Wednesday, June 19, 2013
By Mike Lowe firstname.lastname@example.org
Kelly Casey was only 15 and a freshman at Deering High when her father died from a heart attack, prompting her to question everything that had mattered in her life.
Kelly Casey was helped by the Center for Grieving Children in Portland, and now, 10 years later, is ready to start giving back.
John Ewing/ Staff Photographer
BEACH TO BEACON
WHEN: 8 a.m. Saturday
WHERE: 6.2-mile course winding through Cape Elizabeth, from near Crescent Beach to the Portland Head Light.
Then she started going to the Center for Grieving Children in Portland and found she wasn't alone, that there were many others her age suffering from the same anxieties.

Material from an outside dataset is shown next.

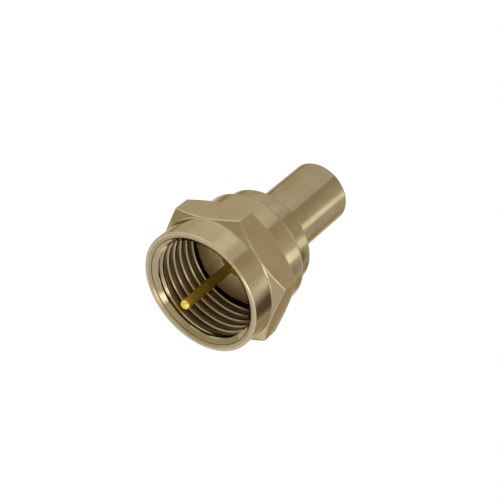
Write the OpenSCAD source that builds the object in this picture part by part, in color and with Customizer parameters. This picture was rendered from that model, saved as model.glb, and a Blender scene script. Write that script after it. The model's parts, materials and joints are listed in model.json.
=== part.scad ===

Ten years later, Casey will give a little something back to the center. Saturday morning she will run the TD Beach to Beacon 10-kilometer road race for the first time, representing the Center for Grieving Children. The center was chosen as the race beneficiary and will receive a $30,000 donation from the TD Charitable Foundation.
In addition, the center was allotted 50 slots for runners, each of whom will raise money through donations. One of them was Casey.
"I was honored when they asked me and proud as well," said Casey, who graduated from Deering in 2005, studied English and analytical writing at Syracuse, and is back living in Portland. "I'm also a little nervous. I know how devastating (a sudden loss) can be. I'm proud of myself for getting through it. I'm so glad the center was there for me as a child."
The center, celebrating its 25th anniversary, has served more than 65,000 children, teens and families.
Maureen Keeley has been a volunteer facilitator at the center for five years. Every Thursday she counsels a group of children between 9 and 13 who have suffered a loss. She lets the children dictate how the sessions go.
Sometimes the children will talk, other times not, so she will try something else, maybe arts and crafts, to get them to deal with their feelings.
"These children have all had a loss and are trying to work through it," said Keeley, who works as a senior vice president at Professional Disability Associates, a disability consulting firm in Portland. "At the center, they are around people with similar losses and it is very helpful to them We just do a combination of things to make them feel comfortable and allow them to do whatever they have to do to deal with a loss."
Keeley, 52, also will run in her seventh Beach to Beacon. "I've finished," she said when asked how she's done -- and this time, she'll run for something more than herself.
"It's really in honor of the families," she said. "To bear witness to what they're going through in a very difficult time and allowing me into their lives is an amazing gift. I really feel honored to be part of the center and part of the Beach to Beacon to raise money for the center."
Charities throughout Maine apply to the TD Charitable Foundation to become the race beneficiary. In addition to the $30,000 donation, the money raised by the 50 runners allotted to the charity could double that amount. The charity is then allowed 25 slots per year to raise additional money.
"It can have a significant impact over years," said David Weatherbie, race president.
Beyond that, it brings the beneficiary into the public eye.
"This really is perfect timing for us," said Anne Lynch, the executive director of the Center for Grieving Children. "This being our 25th anniversary, we wanted to get the word out to the community (about the center's services). And this is a way."
The center employs 10 people with 125 weekly volunteers.
"We provide our services for free; we don't receive any state or federal funding," said Lynch. "We are supported by the community. We serve the community. And this is another example of us being embraced by the community."
Casey said she stays in touch with children in her group.
"The center provided a framework for me to heal, which is awesome when your life becomes so unstable," she said.
Representing the center is part of a new chapter in that life.
"At this point I'd like to start giving back," she said. "Maybe down the road, I'll get into mentoring."